Jonas Salk’s polio vaccine, first administered in 1954, was declared safe and effective around the world in the years that followed.
Jonas Salk Ethel Bailey Hr

JONAS SALK AND ETHEL BAILEY IN THE LAB. ELSIE WARD IS VISIBLE IN THE BACKGROUND | JONAS SALK POLIO VACCINE COLLECTION, 1917-2005, UA.90.F89, UNIVERSITY ARCHIVES, ARCHIVES & SPECIAL COLLECTIONS, UNIVERSITY OF PITTSBURGH LIBRARY SYSTEM

On July 9, 1957, the polio vaccine developed by Pittsburgher Jonas Salk was declared safe and effective by scientists around the world at the Fourth International Poliomyelitis Conference in Geneva, Switzerland.

According to a New York Times report, “the widespread use of Salk anti-poliomyelitis vaccine throughout the world has confirmed studies in the United States of its safety and effectiveness.”

The vaccine was first administered by Salk in 1954. “Since then,” the Times reported, “100,000,000 doses have been distributed in the United States with safety, and reported complications following their administration have been remarkably rare.

“Scientists from other nations have reported similar experience [sic].”

The vaccine was shown to have approximately a 75% effective rate after one or two doses, but more research was needed as to the effectiveness of a full course of three doses worldwide, the report states.
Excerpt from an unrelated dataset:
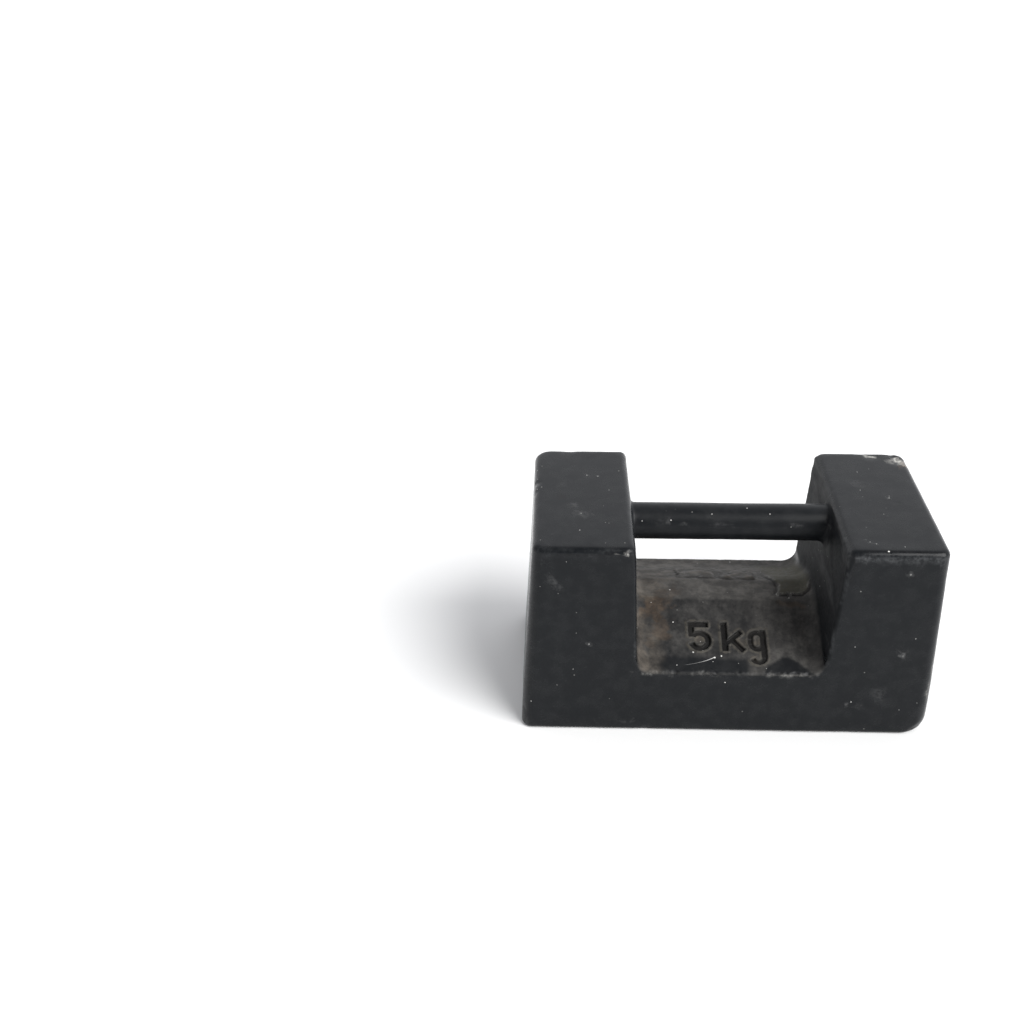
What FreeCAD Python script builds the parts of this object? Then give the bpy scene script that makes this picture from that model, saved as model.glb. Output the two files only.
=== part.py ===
# Five-kilogram rectangular bar weight: one iron casting.
#
# Frame: X runs along the length, Y along the depth, Z up.  The origin is the
# centre of the base, on the surface the weight stands on.  All sizes are in
# millimetres.
#
# Form: a block whose ends and long faces lean in towards the top, with a gap
# across its middle that leaves an upright at each end.  The floor of the gap
# is a low ridge that falls away to a lip on both long faces, and a plain round
# bar joins the two uprights over it as the grip.  Mass figures are sunk in the
# front slope of the ridge.
import FreeCAD, Part
import math
import os

os.makedirs("parts", exist_ok=True)

V = FreeCAD.Vector

# ---------------------------------------------------------------- dimensions
LENGTH_BASE = 157.0      # along X at the foot
LENGTH_TOP = 148.5       # along X over the tops of the uprights
DEPTH_BASE = 77.2        # along Y at the foot
DEPTH_TOP = 74.2         # along Y over the tops of the uprights
HEIGHT = 83.2

EDGE_CORNER = 4.4        # rounding of the upright outer corners
EDGE_CORNER_WORN = 6.4   # the rounder one, back left
EDGE_TOP = 2.6           # rounding round the tops of the uprights
EDGE_FOOT = 1.8          # rounding round the foot

GAP_LEFT = 37.1          # inner face of the left upright, at the top, in front
GAP_RIGHT = 38.2         # inner face of the right upright, at the top, in front
GAP_LEFT_BACK = 37.6     # the same two at the back, where the gap is wider
GAP_RIGHT_BACK = 39.0
GAP_DRAFT = 0.047        # how far each inner face comes in, per mm down
GAP_EDGE_FACE = 1.6      # rounding of the gap's edges on the long faces
GAP_ROOT = 5.4           # fillet between ridge and uprights

CREST_Z = 40.6           # top of the ridge
CREST_FLAT = 4.6         # half width of its flat top
CREST_ROUND = 9.0        # rounding from the flat top into the slope
SLOPE_DEG = 22.5         # fall of the slopes
LIP_Z = (28.7, 29.7)     # height of the lip on the front face and on the back face
LIP_RUN_DEG = 5.0        # fall of the last run before the lip
LIP_SWEEP = 26.0         # hollow between the slope and that last run

BAR_Z = 72.6             # height of the grip bar's axis
BAR_D = 14.1
BAR_ROOT = 1.4           # fillet where the bar runs into the uprights

FIG_HEIGHT = 12.4        # height of the figures along the slope
FIG_STROKE = 2.0         # width of their strokes
FIG_DEPTH = 1.0          # how deep they are sunk
FIG_FOOT_Y = -28.1       # foot of the figures, across the depth
FIG_X = -14.3            # left edge of the first figure

# ------------------------------------------------------------ derived values
SLOPE = math.radians(SLOPE_DEG)
LIP_RUN = math.radians(LIP_RUN_DEG)
DRAFT_Y = (DEPTH_BASE - DEPTH_TOP) / 2.0 / HEIGHT


def face_y(z):
    """Distance of a long face from the middle plane at height z."""
    return DEPTH_BASE / 2.0 - DRAFT_Y * z


def rect(lx, ly, z):
    return [V(-lx / 2, -ly / 2, z), V(lx / 2, -ly / 2, z),
            V(lx / 2, ly / 2, z), V(-lx / 2, ly / 2, z)]


def six_sided(lower, upper):
    """A solid with flat faces between two four-cornered ends."""
    loops = [lower, upper] + [[lower[i], lower[(i + 1) % 4], upper[(i + 1) % 4], upper[i]]
                              for i in range(4)]
    faces = [Part.Face(Part.makePolygon(q + [q[0]])) for q in loops]
    solid = Part.Solid(Part.Shell(faces))
    if solid.Volume < 0:
        solid.reverse()
    return solid


def edges_where(shape, test):
    return [e for e in shape.Edges if test(e)]


def mid(edge):
    return edge.valueAt((edge.FirstParameter + edge.LastParameter) / 2.0)


# ----------------------------------------------------------- the outer block
def outer_block():
    """The block with sharp edges, leaning in on all four sides."""
    return six_sided(rect(LENGTH_BASE, DEPTH_BASE, 0), rect(LENGTH_TOP, DEPTH_TOP, HEIGHT))


# ------------------------------------------- the ridge under the grip, as y, z
def ridge_side(x, s, lip_z):
    """Half of the ridge's profile at x, from the flat top outwards; s is -1 in front, 1 behind."""
    y0 = CREST_FLAT
    ts, tl = math.tan(SLOPE), math.tan(LIP_RUN)
    # shoulder, from the flat top into the slope
    cy, cz = y0, CREST_Z - CREST_ROUND
    a_end = (cy + CREST_ROUND * math.sin(SLOPE), cz + CREST_ROUND * math.cos(SLOPE))
    a_mid = (cy + CREST_ROUND * math.sin(SLOPE / 2), cz + CREST_ROUND * math.cos(SLOPE / 2))
    # the slope's line meets the last run's line, which goes through the lip
    lip_y = face_y(lip_z)
    ym = (a_end[1] - lip_z + a_end[0] * ts - lip_y * tl) / (ts - tl)
    zm = a_end[1] - (ym - a_end[0]) * ts
    # hollow between the two, its centre above the surface
    reach = LIP_SWEEP * math.tan((SLOPE - LIP_RUN) / 2.0)
    b_start = (ym - reach * math.cos(SLOPE), zm + reach * math.sin(SLOPE))
    b_end = (ym + reach * math.cos(LIP_RUN), zm - reach * math.sin(LIP_RUN))
    by = b_start[0] + LIP_SWEEP * math.sin(SLOPE)
    bz = b_start[1] + LIP_SWEEP * math.cos(SLOPE)
    half = (SLOPE + LIP_RUN) / 2.0
    b_mid = (by - LIP_SWEEP * math.sin(half), bz - LIP_SWEEP * math.cos(half))
    # run on past the face
    far = (b_end[0] + 12.0, b_end[1] - 12.0 * tl)

    def p(q):
        return V(x, s * q[0], q[1])

    edges = [Part.LineSegment(p(far), p(b_end)).toShape(),
             Part.Arc(p(b_end), p(b_mid), p(b_start)).toShape(),
             Part.LineSegment(p(b_start), p(a_end)).toShape(),
             Part.Arc(p(a_end), p(a_mid), p((y0, CREST_Z))).toShape()]
    return edges, p(far), p((y0, CREST_Z))


def gap_cutter():
    """What is taken out between the uprights, rounded where it meets them."""
    over = 10.0
    zt = HEIGHT + over
    x = -60.0
    front, far_f, top_f = ridge_side(x, -1, LIP_Z[0])
    back, far_b, top_b = ridge_side(x, 1, LIP_Z[1])
    flat = Part.LineSegment(top_f, top_b).toShape()
    cap = Part.makePolygon([far_b, V(x, far_b.y, zt), V(x, far_f.y, zt), far_f])
    wire = Part.Wire(Part.__sortEdges__(front + [flat] + back + list(cap.Edges)))
    section = Part.Face(wire).extrude(V(120, 0, 0))

    # the two inner faces come in going down, and stand further apart at the back
    def wall(y, left, right):
        zb = 15.0
        up, down = GAP_DRAFT * over, GAP_DRAFT * (HEIGHT - zb)
        return [V(-left + down, y, zb), V(right - down, y, zb),
                V(right + up, y, zt), V(-left - up, y, zt)]
    half = DEPTH_TOP / 2.0
    y_end = 80.0
    dl, dr = (GAP_LEFT_BACK - GAP_LEFT) / (2 * half), (GAP_RIGHT_BACK - GAP_RIGHT) / (2 * half)
    wedge = six_sided(wall(-y_end, GAP_LEFT - dl * (y_end - half), GAP_RIGHT - dr * (y_end - half)),
                      wall(y_end, GAP_LEFT_BACK + dl * (y_end - half),
                           GAP_RIGHT_BACK + dr * (y_end - half)))
    cutter = section.common(wedge)
    roots = edges_where(cutter, lambda e: abs(mid(e).x) > 30 and e.BoundBox.ZMax < CREST_Z + 0.5
                        and e.BoundBox.YLength > 0.5)
    return cutter.makeFillet(GAP_ROOT, roots)


# ------------------------------------------------------- the sunk mass figures
def stroke(x0, y0, x1, y1, w):
    """A straight stroke with square ends, as a flat face."""
    d = V(x1 - x0, y1 - y0, 0)
    d.normalize()
    n = V(-d.y, d.x, 0) * (w / 2.0)
    a, b = V(x0, y0, 0), V(x1, y1, 0)
    return Part.Face(Part.makePolygon([a + n, b + n, b - n, a - n, a + n]))


def bow(cx, cy, r, w, a0, a1):
    """A curved stroke of mid radius r from angle a0 to a1, in degrees."""
    ro, ri = r + w / 2.0, r - w / 2.0

    def at(rr, a):
        return V(cx + rr * math.cos(math.radians(a)), cy + rr * math.sin(math.radians(a)), 0)

    am = (a0 + a1) / 2.0
    outer = Part.Arc(at(ro, a0), at(ro, am), at(ro, a1)).toShape()
    inner = Part.Arc(at(ri, a1), at(ri, am), at(ri, a0)).toShape()
    e0 = Part.LineSegment(at(ro, a1), at(ri, a1)).toShape()
    e1 = Part.LineSegment(at(ri, a0), at(ro, a0)).toShape()
    return Part.Face(Part.Wire([outer, e0, inner, e1]))


def figures():
    """The figures as one set of solids, lying in the XY plane, foot on Y = 0."""
    w, h = FIG_STROKE, FIG_HEIGHT
    # "5": flag, stem and bowl
    x5, r5 = FIG_X, 3.3
    faces = [stroke(x5 + 0.5, h - w / 2, x5 + 7.8, h - w / 2, w),
             stroke(x5 + 1.3, h, x5 + 1.3, h * 0.50, w),
             bow(x5 + 4.35, r5 + w / 2, r5, w, -160, 138)]
    # "k": stem, arm and leg
    xk = FIG_X + 13.0
    faces += [stroke(xk + w / 2, 0, xk + w / 2, h, w),
              stroke(xk + w * 0.5, h * 0.24, xk + 7.3, h * 0.67, w * 0.9),
              stroke(xk + 3.2, h * 0.44, xk + 7.9, 0.2, w * 0.9)]
    # "g": tall bowl, stem and hooked tail
    xg, rg = FIG_X + 22.9, 2.45
    lo, hi = rg + w / 2, h * 0.74 - rg - w / 2
    gx = xg + rg + w / 2
    faces += [bow(gx, hi, rg, w * 0.9, 0, 180), bow(gx, lo, rg, w * 0.9, 180, 360),
              stroke(gx - rg, lo, gx - rg, hi, w * 0.9),
              stroke(gx + rg, h * 0.76, gx + rg, -2.4, w),
              bow(gx, -2.4, rg, w * 0.9, -155, 0)]
    solids = [f.extrude(V(0, 0, 6.0 + FIG_DEPTH)) for f in faces]
    mark = solids[0].multiFuse(solids[1:])
    mark.translate(V(0, 0, -FIG_DEPTH))
    return mark.removeSplitter()


def slope_z(y):
    """Height of the straight part of the slope at depth y, front or back."""
    zs = CREST_Z - CREST_ROUND + CREST_ROUND * math.cos(SLOPE)
    ys = CREST_FLAT + CREST_ROUND * math.sin(SLOPE)
    return zs - (abs(y) - ys) * math.tan(SLOPE)


# ------------------------------------------------------------------ the weight
def bar_weight():
    body = outer_block().cut(gap_cutter())

    # the four upright outer corners, the back left one rounder
    corners = edges_where(body, lambda e: abs(e.BoundBox.ZLength - HEIGHT) < 1e-3
                          and abs(mid(e).x) > 60)
    worn = [e for e in corners if mid(e).x < 0 and mid(e).y > 0]
    body = body.makeFillet(EDGE_CORNER, [e for e in corners if e not in worn])
    worn = edges_where(body, lambda e: abs(e.BoundBox.ZLength - HEIGHT) < 1e-3
                       and mid(e).x < -60 and mid(e).y > 0 and e.BoundBox.XLength > 3.5)
    body = body.makeFillet(EDGE_CORNER_WORN, worn)

    # the gap's outline on both long faces: down one upright, over the lip, up the other
    def outline(e):
        m = mid(e)
        return (abs(abs(m.y) - face_y(m.z)) < 0.05 and abs(m.x) < 45
                and m.z > 25 and e.BoundBox.ZMin < HEIGHT - 0.01)
    body = body.makeFillet(GAP_EDGE_FACE, edges_where(body, outline))

    # round the tops of the uprights, and round the foot
    body = body.makeFillet(EDGE_TOP, edges_where(body, lambda e: e.BoundBox.ZMin > HEIGHT - 0.01))
    body = body.makeFillet(EDGE_FOOT, edges_where(body, lambda e: e.BoundBox.ZMax < 0.01))

    # the grip bar, run 12 mm into each upright, then rounded at its roots
    x0, x1 = -GAP_LEFT - 12.0, GAP_RIGHT + 12.0
    bar = Part.makeCylinder(BAR_D / 2.0, x1 - x0, V(x0, 0, BAR_Z), V(1, 0, 0))
    body = body.fuse(bar)
    roots = edges_where(body, lambda e: abs(mid(e).x) > 30 and abs(mid(e).x) < 45
                        and abs(e.BoundBox.YLength - BAR_D) < 0.05
                        and abs(e.BoundBox.Center.z - BAR_Z) < 1.0)
    body = body.makeFillet(BAR_ROOT, roots)

    # the sunk figures on the front slope
    mark = figures()
    mark.rotate(V(0, 0, 0), V(1, 0, 0), SLOPE_DEG)
    mark.translate(V(0, FIG_FOOT_Y, slope_z(FIG_FOOT_Y)))
    body = body.cut(mark)

    solids = body.Solids
    assert len(solids) == 1 and solids[0].isValid(), "the weight must be one sound solid"
    return solids[0]


weight = bar_weight()
box = weight.BoundBox
print("box x %.2f %.2f  y %.2f %.2f  z %.2f %.2f" %
      (box.XMin, box.XMax, box.YMin, box.YMax, box.ZMin, box.ZMax))
print("volume %.1f cm3, mass at 7.1 g/cm3 %.3f kg" % (weight.Volume / 1000.0, weight.Volume * 7.1e-6))
weight.exportStep("parts/bar_weight.step")
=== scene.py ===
import math
import bpy
import bmesh
import numpy as np
from mathutils import Matrix, Vector


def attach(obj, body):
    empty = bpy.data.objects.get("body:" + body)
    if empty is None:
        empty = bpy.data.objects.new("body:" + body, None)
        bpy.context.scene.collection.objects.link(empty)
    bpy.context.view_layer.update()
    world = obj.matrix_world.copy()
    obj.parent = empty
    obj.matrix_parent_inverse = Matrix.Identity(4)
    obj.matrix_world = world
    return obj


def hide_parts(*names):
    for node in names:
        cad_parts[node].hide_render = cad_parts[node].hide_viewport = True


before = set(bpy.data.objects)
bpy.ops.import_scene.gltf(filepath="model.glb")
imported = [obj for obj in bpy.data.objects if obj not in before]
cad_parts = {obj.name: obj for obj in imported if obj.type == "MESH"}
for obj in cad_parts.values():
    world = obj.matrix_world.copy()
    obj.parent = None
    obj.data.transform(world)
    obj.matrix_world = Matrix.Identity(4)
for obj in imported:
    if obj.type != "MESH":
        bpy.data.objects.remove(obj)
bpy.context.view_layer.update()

# --------------------------------------------------------------------------
# 1. The casting's own shape, as a distance function
# --------------------------------------------------------------------------
LB, LT, DB, DT, H = 157.0, 148.5, 77.2, 74.2, 83.2
GL, GR, GLB, GRB, GDR = 37.1, 38.2, 37.6, 39.0, 0.047
GROOT = 5.4
CREST, CFLAT, CROUND = 40.6, 4.6, 9.0
SL, LR, SWEEP = math.radians(22.5), math.radians(5.0), 26.0
LIPF, LIPB = 28.7, 29.7
BARZ, BARR = 72.6, 7.05
FIG_H, FIG_W, FIG_FOOT, FIG_X, FIG_DEPTH = 12.4, 2.0, -28.1, -14.3, 1.0


def face_y(z):
    return DB / 2 - (DB - DT) / 2 / H * z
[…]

Denmark, which had reached its goal of vaccinating nearly all of the population younger than 40, reported “only a few sporadic cases.” In the United States, they had achieved slightly more than half of their goal of immunizing everyone under 20 years old, but immunization of adults ages 20 to 40 had not been pushed to full force until the vaccine supply was more plentiful.

Last-scale immunization programs had yet to be taken in South America, the “Near East” and the Middle East, the report stated. “Soviet delegates to the conference” stated mass immunization efforts had begun in their country using the Salk technique scientists learned in a visit to the United States in 1955.

Salk became director of the Virus Research Laboratory at the University of Pittsburgh School of Medicine in 1947; it was there he began to develop a vaccine that could immunize against polio, which affected more than 40,000 people in the U.S. each year.

On April 12, 1955, the results of his testing were announced: the vaccine was safe and effective. By 1962, the number of polio cases had dropped to 910.

In 2019, Pittsburgh Magazine named him No. 5 on our list of the Greatest Pittsburghers of All Time.